John Calipari knows there could be early speed bumps with his team a little banged up entering the season, down to just five healthy scholarship players at this stage. It’s a young group that has its eyes on the prize that comes in the spring, not anything that comes in the fall or early winter. Oh, and he’s sending an assistant coach out to preview a high-profile matchup.
Sound familiar?
No, you didn’t wake up from a long, deep fever dream that started seven months ago. It’s not October of 2023 instead of 2024. Coach Cal is just sticking with the hits in Fayetteville
SI.com’s Kent Smith certainly puts you in that time machine, though, writing a column this week for the Arkansas fansite with the headline “Fans Have Good Reason to Listen to Calipari’s Warning.” It starts with a few familiar words:
“John Calipari has been saying it for a while now, but it’s reached a higher level of reality. Arkansas fans may want to tamp down expectations, especially early in the season.”
Trade out Arkansas for Kentucky and we’ve been in those shoes time and time again. From there, the writer shares a quote from a recruit who watched practice and singled out the program’s ability to overcome injury issues, Coach Cal bringing the best out of the personnel available to him — while also pushing those NBA dreams, obviously.
“Yeah, it was a great experience to see how the guys practiced with such intensity during practice even though they only had five players [active],” four-star recruit Abdou Toure said. “The way Coach Calipari coaches his players to the highest of standards. We talked with the coaching staff about their proposed plan they have for me to make me a NBA player and a great person.”
Only had five players active, followed by this hilariously on-the-nose line by Smith after acknowledging one guy, Trevon Brazile, may return in time for Friday’s exhibition game vs. No. 1 Kansas to give the Razorbacks six scholarship pieces: “Of course, there’s still plenty of time for someone to trip over a rock or have an electric scooter accident.”

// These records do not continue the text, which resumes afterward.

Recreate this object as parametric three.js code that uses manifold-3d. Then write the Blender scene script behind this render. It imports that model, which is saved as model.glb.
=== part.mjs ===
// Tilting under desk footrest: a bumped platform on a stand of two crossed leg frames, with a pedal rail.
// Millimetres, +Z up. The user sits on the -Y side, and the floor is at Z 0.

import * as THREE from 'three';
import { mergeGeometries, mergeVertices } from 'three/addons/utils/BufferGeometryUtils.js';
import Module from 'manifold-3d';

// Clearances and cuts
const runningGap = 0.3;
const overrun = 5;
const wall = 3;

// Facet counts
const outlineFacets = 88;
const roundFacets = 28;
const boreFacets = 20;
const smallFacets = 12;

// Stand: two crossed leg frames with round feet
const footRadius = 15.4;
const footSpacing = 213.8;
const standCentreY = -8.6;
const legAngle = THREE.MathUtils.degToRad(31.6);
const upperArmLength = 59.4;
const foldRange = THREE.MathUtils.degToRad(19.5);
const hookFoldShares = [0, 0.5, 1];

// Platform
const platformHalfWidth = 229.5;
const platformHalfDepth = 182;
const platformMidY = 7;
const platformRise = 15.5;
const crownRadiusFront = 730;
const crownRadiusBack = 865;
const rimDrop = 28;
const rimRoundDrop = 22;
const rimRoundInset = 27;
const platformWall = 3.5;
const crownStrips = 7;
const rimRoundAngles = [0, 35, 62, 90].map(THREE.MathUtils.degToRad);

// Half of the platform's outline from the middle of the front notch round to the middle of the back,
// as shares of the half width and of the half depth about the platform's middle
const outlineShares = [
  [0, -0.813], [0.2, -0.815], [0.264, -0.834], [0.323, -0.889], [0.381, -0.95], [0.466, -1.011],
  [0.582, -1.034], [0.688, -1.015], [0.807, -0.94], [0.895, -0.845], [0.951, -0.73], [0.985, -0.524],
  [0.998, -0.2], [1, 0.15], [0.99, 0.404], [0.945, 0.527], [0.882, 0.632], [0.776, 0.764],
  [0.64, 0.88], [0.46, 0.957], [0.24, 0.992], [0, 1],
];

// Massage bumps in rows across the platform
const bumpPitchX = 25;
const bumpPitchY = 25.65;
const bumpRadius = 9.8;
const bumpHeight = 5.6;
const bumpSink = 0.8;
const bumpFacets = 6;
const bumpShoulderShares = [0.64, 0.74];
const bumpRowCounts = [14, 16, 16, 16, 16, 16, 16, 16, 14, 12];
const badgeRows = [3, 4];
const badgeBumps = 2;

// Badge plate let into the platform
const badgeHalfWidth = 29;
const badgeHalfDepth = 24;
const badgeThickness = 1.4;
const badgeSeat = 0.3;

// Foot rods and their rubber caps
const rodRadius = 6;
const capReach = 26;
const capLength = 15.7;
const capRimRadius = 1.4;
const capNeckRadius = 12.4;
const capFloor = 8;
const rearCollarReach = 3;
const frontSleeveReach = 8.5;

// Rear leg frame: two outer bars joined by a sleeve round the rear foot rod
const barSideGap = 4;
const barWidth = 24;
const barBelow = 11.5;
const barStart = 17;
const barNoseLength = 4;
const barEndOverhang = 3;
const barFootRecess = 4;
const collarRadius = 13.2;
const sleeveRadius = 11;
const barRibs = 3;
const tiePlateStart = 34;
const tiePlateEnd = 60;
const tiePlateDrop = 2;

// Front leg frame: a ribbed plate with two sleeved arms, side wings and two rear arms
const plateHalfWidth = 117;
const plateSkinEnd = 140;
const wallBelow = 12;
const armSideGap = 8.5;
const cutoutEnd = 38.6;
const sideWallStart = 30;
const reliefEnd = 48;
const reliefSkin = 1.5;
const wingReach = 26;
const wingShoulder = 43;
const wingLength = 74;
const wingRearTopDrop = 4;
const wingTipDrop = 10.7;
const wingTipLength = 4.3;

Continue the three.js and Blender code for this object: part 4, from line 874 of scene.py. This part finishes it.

You’re not lying. Wait till the food poisoning or English proficiency exams throw you new curveballs. That first “haven’t seen ’em” is going to hit different from the outside looking in.
“This was a major concern for fans when Calipari voiced his new philosophy of limiting the number of players he wanted to carry on scholarship to maximize NIL while not wasting time training up players at the end of the roster who would likely transfer somewhere else at year’s end,” Smith wrote, highlighting Coach Cal’s quotes about keeping it at eight or nine core pieces while potentially throwing scholarships at walk-ons or bringing in really, really good graduate assistants — he had plenty of those in Lexington. They’ve even been hurt in that department (literally) with walk-on Lawson Blake popping an Achilles back in July.
It’s all too familiar, that point being driven home most when none other than Kenny Payne came out to preview Arkansas’ exhibition matchup against Kansas.
Nothing like hearing from your assistant coach going into a battle against the top-ranked team in college basketball.
Although, the head coach did have something to say on Thursday, definitely not responding to backlash surrounding the scrimmage format that includes Bill Self saying he is “not anticipating it being something” that resembles “a real game.” Instead, it’ll be quarters rather than halves with no players allowed to foul out with ‘practice-type situational work.”
“Let me provide some clarity about our Kansas Exhibition game. This is a REAL exhibition game,” Calipari tweeted. “Bill Self and I both talked about what our teams need and we decided on quarters which will provide more situational opportunities. We are looking forward to an incredible atmosphere in Bud Walton Arena tomorrow night! Can’t wait to walk out of the home teams tunnel for the first time! Let’s do this!”
I’ll be honest, it’s pretty entertaining being on the other side of this.
February 1 is going to be interesting.